A Vision for Nigerian Basic Education
The traditional approach to closing Nigeria's education access gap has proven economically unsustainable. Building and maintaining conventional schools requires enormous upfront capital, lengthy bureaucratic approvals, and ongoing government funding that Nigeria's budget cannot support. Government spending on education represents only 4-5% of the annual budget, far below UNESCO's recommended 6%. This underfunding has created a vacuum where 40% of school-age children remain excluded from formal learning pathways.
The emerging solution centres on distributed micro-school networks—small, community-embedded learning centres operated at a fraction of traditional school costs. These facilities require minimal infrastructure investment (often converted residential spaces), employ locally-trained educators rather than credentialed teachers, and leverage low-cost digital content to supplement in-person instruction. Proponents argue this model can reduce per-student education costs by up to 70% compared to conventional schools while maintaining comparable learning outcomes.
For European investors, this represents a significant market opportunity. Nigeria's education sector, valued at approximately €8-10 billion annually, is severely undercapitalized relative to demand. A distributed micro-school model scaling across Nigeria's major cities could capture 5-10% of the out-of-school population within five years—representing €400-800 million in direct operational value and substantially larger indirect opportunities in EdTech software, teacher training platforms, and assessment tools.
However, the investment thesis contains material risks. Quality control across decentralized networks is notoriously difficult—without robust monitoring systems, learning outcomes can deteriorate rapidly. Nigeria's regulatory environment for private education remains ambiguous; government policies could shift to restrict non-traditional schooling models or impose costly compliance requirements. Additionally, the target demographic (low-income families) requires ultra-affordable pricing models that compress profit margins significantly below typical EdTech returns.
The most viable entry strategy for European capital involves positioning as a B2B technology provider rather than a direct operator. EdTech platforms offering curriculum software, teacher training modules, student assessment tools, and operational management systems for micro-school networks can achieve better unit economics while remaining insulated from direct regulatory and quality-control risks. Companies providing digital content localized for Nigerian contexts, affordable teacher training certification, and data analytics dashboards have demonstrated traction and attract institutional capital.

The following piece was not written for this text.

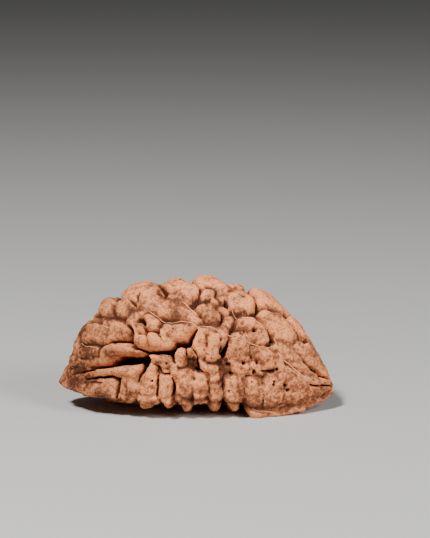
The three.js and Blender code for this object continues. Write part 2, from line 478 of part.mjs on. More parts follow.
// A course through places, as seen in the view or given by x and angle, with the half width at each.
function makeCourse(places, seen) {
  const points = places.map(([a, b]) => (seen ? flattened(placeSeen(a, b)) : placeAt(a, b)));
  const middle = new THREE.Box3().setFromPoints(points).getCenter(new THREE.Vector3());
  const extent = Math.max(...points.map((point) => point.distanceTo(middle)));
  return { seen, points, middle, extent };
}

// The least of (distance / half width) from a point to a course, and Infinity well away from it.
function nearness(place, course, widths) {
  const point = course.seen ? place.seen : place.point;
  if (point.distanceTo(course.middle) > course.extent + 2 * Math.max(...widths)) return Infinity;
  let least = Infinity;
  const foot = new THREE.Vector3();
  const step = new THREE.Vector3();
  const last = Math.max(course.points.length - 1, 1);
  for (let i = 0; i < last; i += 1) {
    const next = Math.min(i + 1, course.points.length - 1);
    step.copy(course.points[next]).sub(course.points[i]);
    foot.copy(point).sub(course.points[i]);
    const share = THREE.MathUtils.clamp(foot.dot(step) / Math.max(step.lengthSq(), TINY ** 2), 0, 1);
    const width = THREE.MathUtils.lerp(widths[i], widths[next], share);
    least = Math.min(least, foot.addScaledVector(step, -share).length() / width);
  }
  return least;
}

function makeLobe([rise, ridge], seen) {
  return { rise, widths: ridge.map((point) => point[2] * LOBE_SPREAD), course: makeCourse(ridge, seen) };
}

// How high a lobe lies over the half-moon, from the nearness of its ridge: round on top, with straight
// flanks below.
function heightOfLobe(place, { rise, widths, course }) {
  const t = nearness(place, course, widths);
  const fall = Math.min(FALL_SHARE * Math.max(...widths), FALL_MOST);
  const edge = Math.sqrt(1 - FLANK_START ** ROUND_POWER);
  const steepness = (ROUND_POWER * FLANK_START ** (ROUND_POWER - 1)) / (2 * edge);
  const round = t < FLANK_START ? Math.sqrt(1 - t ** ROUND_POWER) : edge - steepness * (t - FLANK_START);
  return rise - fall * (1 - round);
}

function makeFissure([depth, places], seen) {
  const widths = places.map((point) => Math.max(point[2], FISSURE_LEAST));
  return { depth, widths, course: makeCourse(places, seen) };
}

// How deep a fissure is at a place: full depth in its middle, and none past its sides.
function depthOfFissure(place, { depth, widths, course }) {
  return depth * (1 - THREE.MathUtils.smoothstep(nearness(place, course, widths), ...FISSURE_SIDE));
}

// The larger of two heights, rounded where they are nearly equal.
function softLarger(p, q) {
  if (p < q - CREASE) return q;
  const h = THREE.MathUtils.clamp(0.5 + (0.5 * (p - q)) / CREASE, 0, 1);
  return q + (p - q) * h + CREASE * h * (1 - h);
}

// How far along one ray the skin lies.
function reachOfSkin(ray, lobes, fissures) {
  const reach = reachOfHalfMoon(ray);
  const point = pointOn(ray, reach);
  const nearTip = Math.min(Math.abs(point.x) / HALF_LENGTH, 1) ** TIP_VALLEY_POWER;
  const wander = WANDER_SHIFTS.map((shift) => WANDER * smoothNoise(point, WANDER_SIZE, shift));
  point.add(new THREE.Vector3(...wander));
  const place = { point, seen: flattened(point) };
  let height = -THREE.MathUtils.lerp(VALLEY_DEPTH, TIP_VALLEY_DEPTH, nearTip);
  for (const lobe of lobes) height = softLarger(heightOfLobe(place, lobe), height);
  for (const fissure of fissures) height -= depthOfFissure(place, fissure);
  return reach + height;
}

// A point of the skin, cut flat where it would pass under the surface that the stone rests on. It takes
// the mean reach of rays spread between its neighbours, so that no edge of a lobe turns ragged.
function skinPoint(along, round, spread, lobes, fissures) {
  let sum = 0;
  for (const i of THIRDS) {
    for (const j of THIRDS) {
      sum += reachOfSkin(rayAt(along + i * spread, round + j * ROUND_SPREAD), lobes, fissures);
    }
  }
  const ray = rayAt(along, round);
  const point = pointOn(ray, sum / THIRDS.length ** 2);
  return point.z < 0 ? pointOn(ray, ray.start.z / -ray.way.z).setZ(0) : point;
}

// The rays' angles along the stone, from the beak to the blunt tip, so that the rings are evenly spaced
// on the shoulder of the half-moon rather than evenly spaced in angle.
function ringAngles() {
  const lengths = [0];
  let last = null;
  for (let i = 0; i <= SHOULDER_SAMPLES; i += 1) {
    const ray = rayAt((Math.PI * i) / SHOULDER_SAMPLES, SHOULDER);
    const here = pointOn(ray, reachOfHalfMoon(ray));
    if (last) lengths.push(lengths[lengths.length - 1] + here.distanceTo(last));
    last = here;
  }
  const total = lengths[SHOULDER_SAMPLES];
  const angles = [];
  for (let ring = 0; ring <= RINGS; ring += 1) {
    const wanted = (total * ring) / RINGS;
    const after = Math.max(lengths.findIndex((length) => length >= wanted - TINY ** 2), 1);
    const share = (wanted - lengths[after - 1]) / (lengths[after] - lengths[after - 1]);
    angles.push((Math.PI * (after - 1 + share)) / SHOULDER_SAMPLES);
  }
  return angles;
}

// The closed skin: a point at the beak, the rings, and a point at the blunt tip, joined by triangles.
function stoneGeometry() {
  const lobes = [
    ...[...FRONT_LOBES, ...SEAM_LOBES].map((lobe) => makeLobe(lobe, true)),
    ...[...UNDERSIDE_LOBES, ...backLobes()].map((lobe) => makeLobe(lobe, false)),
  ];
  const fissures = [
    ...FRONT_FISSURES.map((fissure) => makeFissure(fissure, true)),
    ...OTHER_FISSURES.map((fissure) => makeFissure(fissure, false)),
  ];
  const rings = ringAngles();
  const positions = [];
  const put = (along, round, spread) => {
    positions.push(...skinPoint(along, round, spread, lobes, fissures).toArray());
  };
  put(0, 0, rings[1] / THIRDS.length);
  for (let ring = 1; ring < RINGS; ring += 1) {
    const spread = (rings[ring + 1] - rings[ring - 1]) / 2 / THIRDS.length;
    for (let i = 0; i < RING_POINTS; i += 1) put(rings[ring], (2 * Math.PI * i) / RING_POINTS, spread);
  }
  put(Math.PI, 0, (Math.PI - rings[RINGS - 1]) / THIRDS.length);

  const faces = [];
  const at = (ring, i) => 1 + (ring - 1) * RING_POINTS + (i % RING_POINTS);
  const blunt = positions.length / 3 - 1;
  for (let i = 0; i < RING_POINTS; i += 1) {
    faces.push(0, at(1, i + 1), at(1, i));
    faces.push(blunt, at(RINGS - 1, i), at(RINGS - 1, i + 1));
    for (let ring = 1; ring < RINGS - 1; ring += 1) {
      const corners = [at(ring, i), at(ring, i + 1), at(ring + 1, i + 1), at(ring + 1, i)];
      faces.push(corners[0], corners[1], corners[2], corners[0], corners[2], corners[3]);
    }
  }
  const geometry = new THREE.BufferGeometry();
  geometry.setAttribute("position", new THREE.Float32BufferAttribute(positions, 3));
  geometry.setIndex(faces);
  geometry.computeVertexNormals();
  return geometry;
}

const WOOD_COLOR = 0xb87f60;
const WOOD_ROUGHNESS = 0.72;
const shell = new THREE.MeshStandardMaterial({ color: WOOD_COLOR, roughness: WOOD_ROUGHNESS, metalness: 0 });
const stone = new THREE.Mesh(stoneGeometry(), shell);
stone.name = "rudraksha_stone";

const bead = new THREE.Group();
bead.add(stone);
export default bead;
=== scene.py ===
"""The looks of a one mukhi rudraksha: a half-moon shaped fruit stone with a lobed, fissured skin.

The skin is one closed surface over two parameters, an angle along the stone and an angle round it. Each
pair of angles gives a ray that leaves an axis inside the stone. Where it meets a half-moon, the highest of
many rounded lobes says how far above or below the half-moon the skin lies, and fissures, wrinkles, pores
and a fine grain are cut in. Tables give the front's lobes as they are seen in the photograph's view.
Shapes are worked out in millimetres and put into meshes in metres.
"""

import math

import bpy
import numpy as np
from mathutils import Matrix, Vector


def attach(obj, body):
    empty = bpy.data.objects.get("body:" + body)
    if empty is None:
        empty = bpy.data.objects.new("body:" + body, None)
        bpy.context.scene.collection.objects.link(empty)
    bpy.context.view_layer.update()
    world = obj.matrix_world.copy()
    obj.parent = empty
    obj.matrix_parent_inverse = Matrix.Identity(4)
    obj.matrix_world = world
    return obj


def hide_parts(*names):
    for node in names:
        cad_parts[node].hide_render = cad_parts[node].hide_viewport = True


bl_info = {
    "name": "One mukhi rudraksha",
    "version": (1, 0, 0),
    "blender": (4, 5, 0),
    "location": "View3D > Sidebar > Rudraksha",
    "description": "Builds a half-moon rudraksha stone, its vein threads and a small studio",
    "category": "Object",
}

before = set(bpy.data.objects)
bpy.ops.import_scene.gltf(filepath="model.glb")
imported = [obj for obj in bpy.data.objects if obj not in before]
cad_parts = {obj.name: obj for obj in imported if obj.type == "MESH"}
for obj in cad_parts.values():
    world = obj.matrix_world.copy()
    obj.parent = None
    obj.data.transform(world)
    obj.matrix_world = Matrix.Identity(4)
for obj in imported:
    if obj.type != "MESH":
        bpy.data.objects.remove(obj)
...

The timing is critical. Nigeria's population will exceed 400 million by 2050, with the school-age cohort growing accordingly. Without intervention, the out-of-school population could swell to 25+ million. Conversely, demonstrable success with alternative education models could prompt government policy shifts toward public-private partnership frameworks that systematically integrate community micro-schools into national education planning. This would catalyze rapid scaling and substantially increase exit valuations for early-stage investments.
European EdTech investors should prioritize B2B plays targeting micro-school networks rather than direct operational involvement—focus on curriculum software, teacher training platforms, and assessment analytics where margins remain healthy and regulatory exposure is limited. The market opportunity is material (€2B+ addressable), but success requires deep localization, partnerships with established Nigerian education operators, and 5-7 year investment horizons; entry should occur within the next 18 months before competitive intensity increases and valuations compress.
Sources: Vanguard Nigeria
Frequently Asked Questions
How many out-of-school children are in Nigeria?
Nigeria has 18.3 million out-of-school children, representing nearly 40% of the school-age population. This education gap has created opportunities for innovative business models to address the access crisis.
What is a micro-school model in Nigerian education?
Micro-schools are small, community-based learning centres that reduce per-student costs by up to 70% compared to conventional schools by using converted residential spaces and locally-trained educators. They leverage low-cost digital content to maintain comparable learning outcomes at a fraction of traditional infrastructure costs.
How much does Nigeria spend on education annually?
Nigeria allocates only 4-5% of its annual budget to education, falling below UNESCO's recommended 6%. This underfunding has made the distributed micro-school model an economically viable alternative for scaling educational access across the country.